## [OBJECTIVE]
Would you print the material exactly, starting at its first line and ending at the line holding "lower, flat, reverse=True)"?

-- begin INFORMATION PROVIDED --

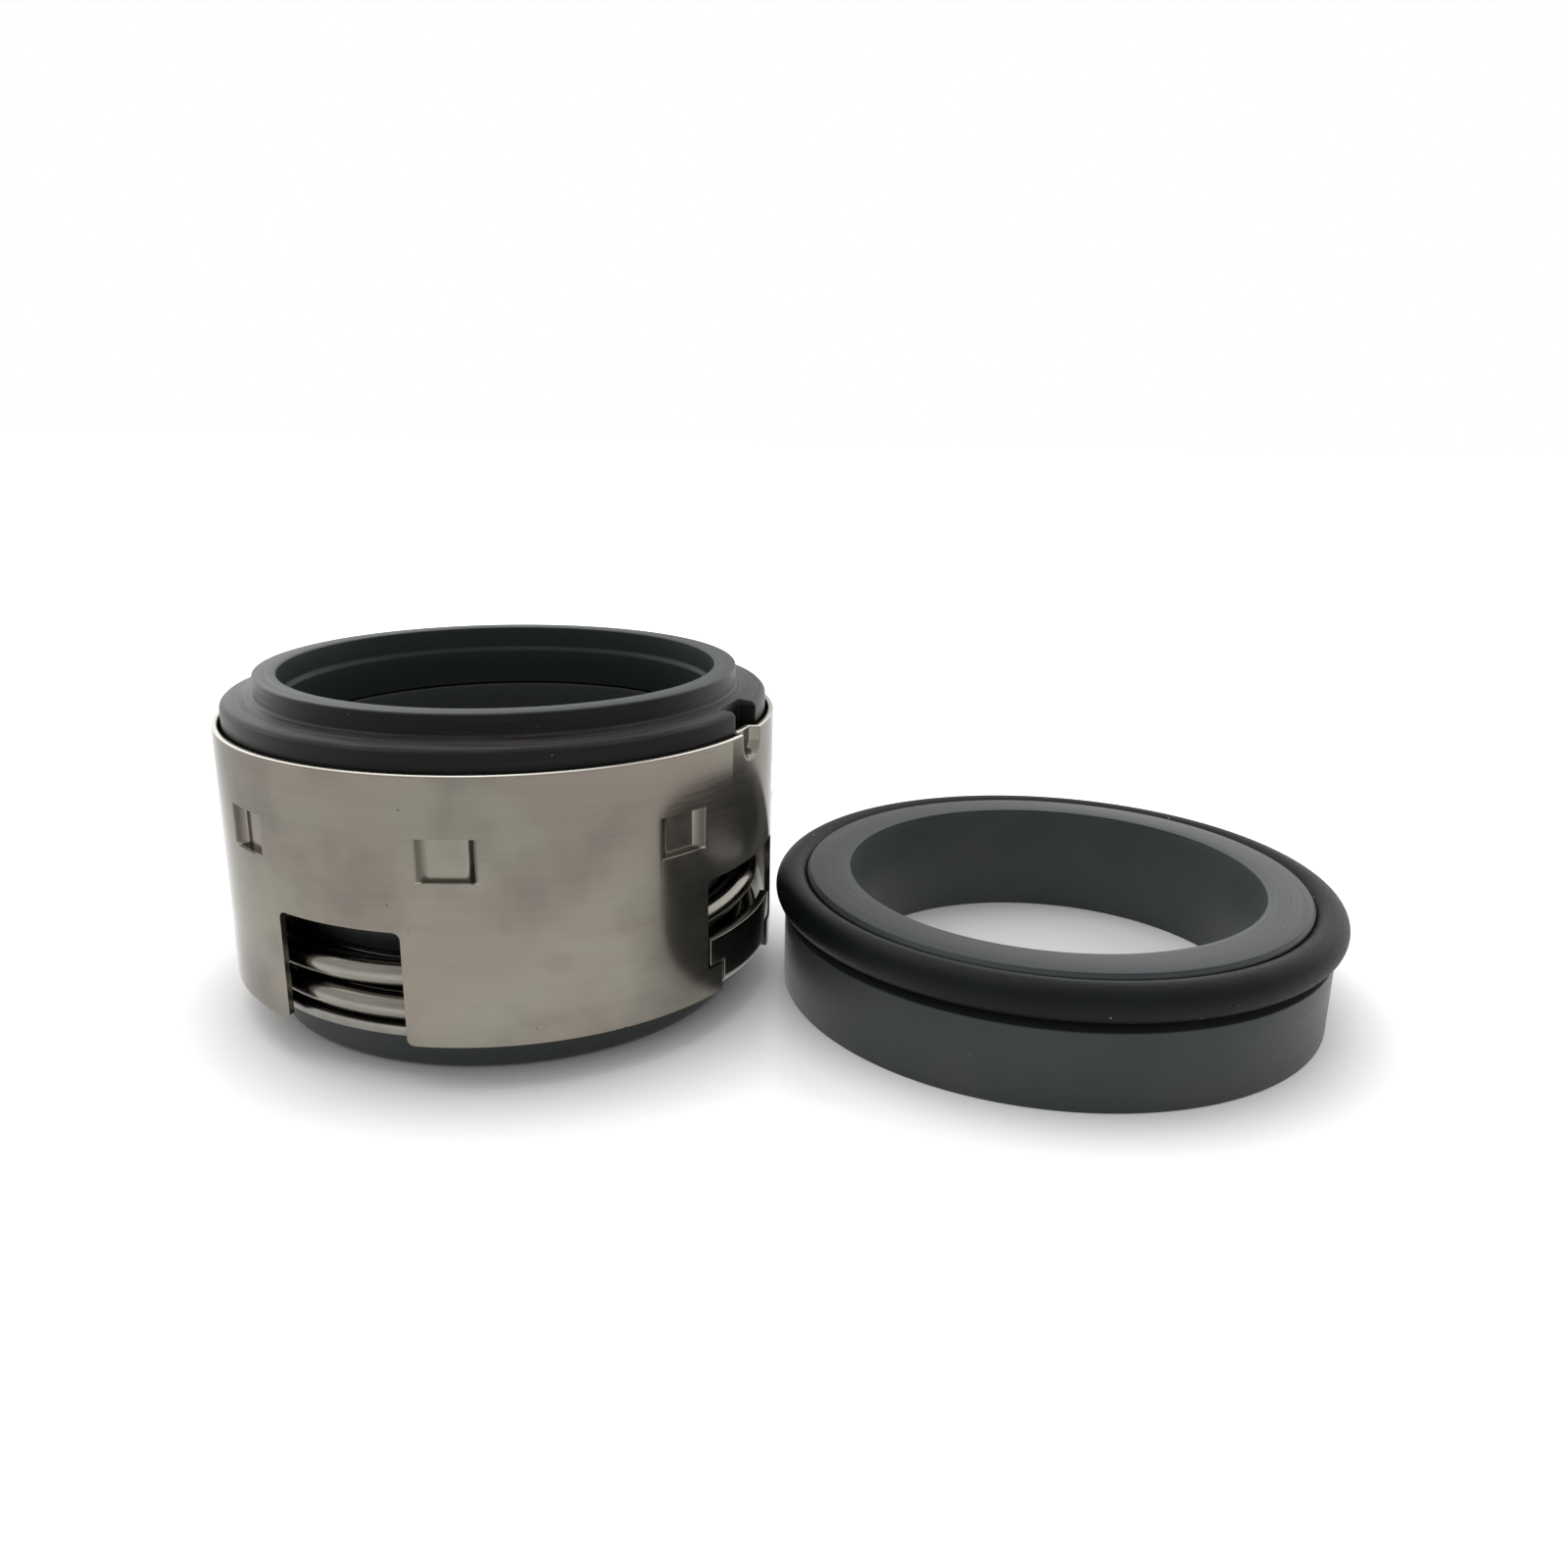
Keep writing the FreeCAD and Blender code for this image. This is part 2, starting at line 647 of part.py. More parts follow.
def coil_spring(document, size):
    turn = size["head_turn"] + size["spring_turn"]
    body = new_body(document, "coil_spring", turn=turn)
    wire = size["wire_diameter"] / 2
    middle = size["spring_middle"]
    start = size["spring_bottom"] + wire
    finish = size["spring_top"] - wire
    flat = size["spring_flat"]

    lower = place_sketch(body, "lower_wire", "XZ_Plane")
    draw_circle(lower, middle, start, wire)
    revolve(body, "lower_end", lower, flat, reverse=True)

    climb = place_sketch(body, "climbing_wire", "XZ_Plane")
    draw_circle(climb, middle, start, wire)
    coil = body.newObject("PartDesign::AdditiveHelix", "coil")
    coil.Profile = climb
    coil.ReferenceAxis = (climb, ["V_Axis"])
    coil.Mode = "height-turns-angle"
    coil.HasBeenEdited = True
    coil.setExpression("Height", (finish - start).formula)
    coil.setExpression("Turns", size["spring_turns"].formula)

    upper_turn = size["spring_turns"] * FULL_TURN
    upper = place_sketch(body, "upper_wire", "XZ_Plane", turn=upper_turn, turn_axis=(0, 1, 0))
    draw_circle(upper, middle, finish, wire)
    revolve(body, "upper_end", upper, flat)
    return body


def seat_ring(document, size):
    body = new_body(document, "seat_ring", shift=size["seat_distance"])
    bore = size["seat_bore"]
    outer = size["seat_outer"]
    spigot = size["spigot"]
    groove = size["groove"]
    groove_bottom = size["groove_bottom"]
    groove_top = groove_bottom + size["groove_height"]
    small = size["edge_break"]
    bevel = size["seat_bevel"]
    step = size["seat_step"]
    top = step + size["spigot_height"]
    profile = place_sketch(body, "seat_section", "XZ_Plane")
    draw_outline(profile, [
        (bore + small, 0),
        (outer - small, 0),
        (outer, small),
        (outer, step - small),
        (outer - small, step),
        (spigot, step),
        (spigot, groove_bottom),
        (groove, groove_bottom),
        (groove, groove_top),
        (spigot, groove_top),
        (spigot, top - bevel),
        (spigot - bevel, top),
        (bore + small, top),
        (bore, top - small),
        (bore, small),
    ])
    revolve(body, "seat_turned", profile)
    return body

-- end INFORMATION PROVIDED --

## [RESULT]
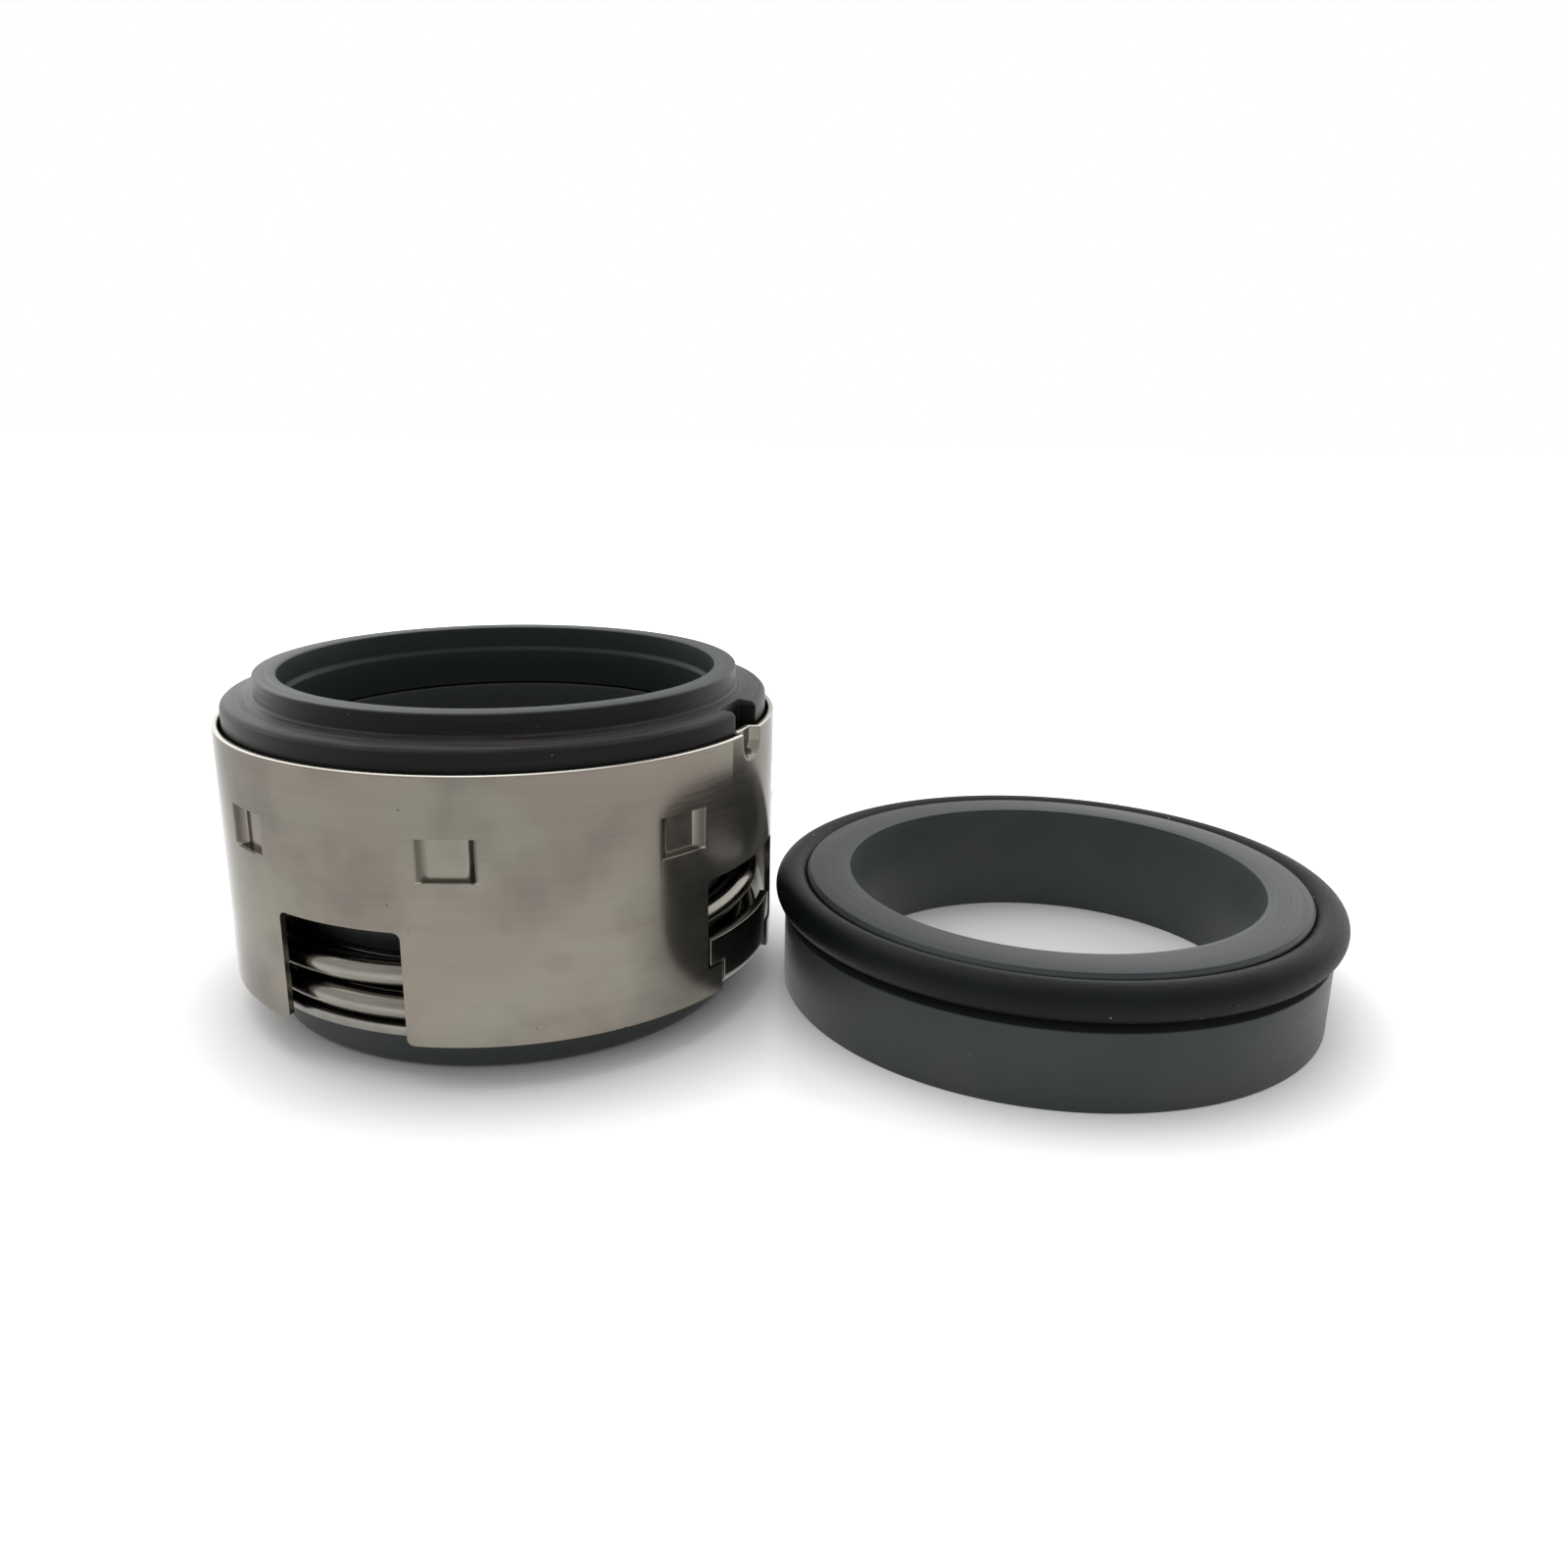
Keep writing the FreeCAD and Blender code for this image. This is part 2, starting at line 647 of part.py. More parts follow.
def coil_spring(document, size):
    turn = size["head_turn"] + size["spring_turn"]
    body = new_body(document, "coil_spring", turn=turn)
    wire = size["wire_diameter"] / 2
    middle = size["spring_middle"]
    start = size["spring_bottom"] + wire
    finish = size["spring_top"] - wire
    flat = size["spring_flat"]

    lower = place_sketch(body, "lower_wire", "XZ_Plane")
    draw_circle(lower, middle, start, wire)
    revolve(body, "lower_end", lower, flat, reverse=True)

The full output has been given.